The Cairo Code
The Cairo Code was a bestseller when originally published as The Sands of Sakkara. A corpse found floating in the modern Nile causes Colonel Harry Weaver’s mind to drift back to the Second World War, the time period which forms the greater part of the story. Before hostilities send the trio to fight on different sides of the conflict, Weaver became best friends with Rachel Stern and Jack Halder while excavating ancient tombs; they carved their initials together on a pyramid. These characters are meant to be believable as scholars interested in preservation? The reader wonders. This is one of a few corners shaved off to keep the thriller pages turning. Most of the time the reader is willing to suspend disbelief for a plot the author fleshed out from hints discovered at an SS general’s Nuremberg trial.

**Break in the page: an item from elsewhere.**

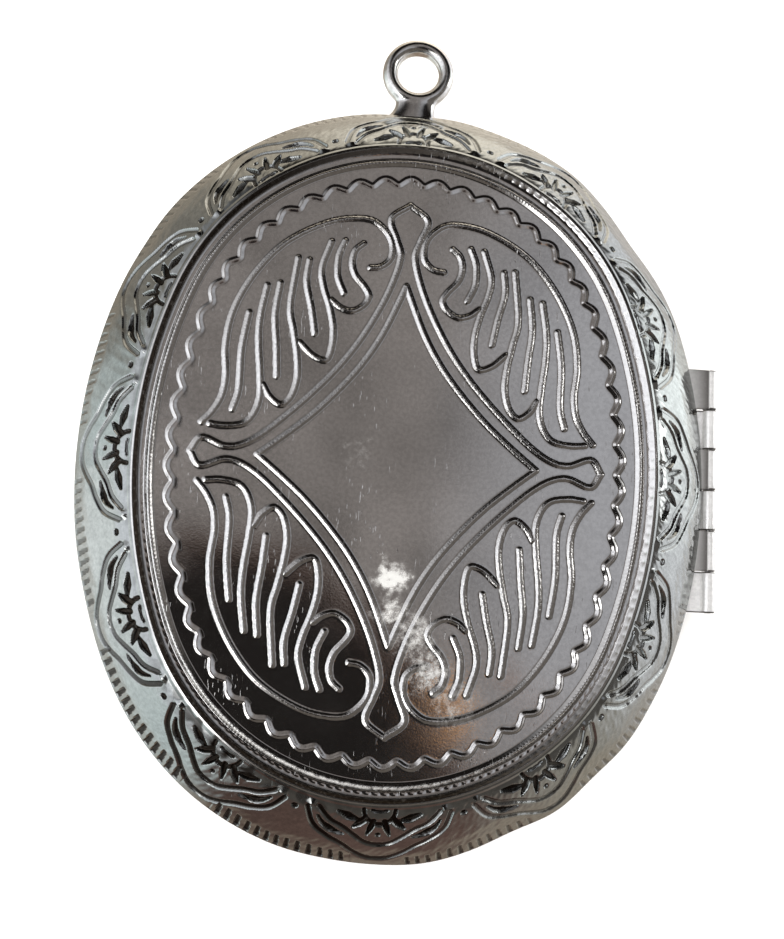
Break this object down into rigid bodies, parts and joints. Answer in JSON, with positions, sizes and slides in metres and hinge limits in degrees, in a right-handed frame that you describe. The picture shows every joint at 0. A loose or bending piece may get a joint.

Rommel and his Afrika Korps having been driven from Egypt, Weaver, an American, is stationed in his old stomping grounds. His most important duty is to protect the lives of President Roosevelt and Prime Minister Churchill, who have come secretly to negotiate the invasion of occupied Europe and an end to the war. Halder and Stern, their families held hostage in Germany by the Nazis, head a team charged with infiltrating and assassinating the Allied leaders to U-turn the tide of war.
The part I enjoyed best was a view of intelligent, sympathetic Germans taking actions that lesser books in the genre would find a way to portray as merely mindless evil.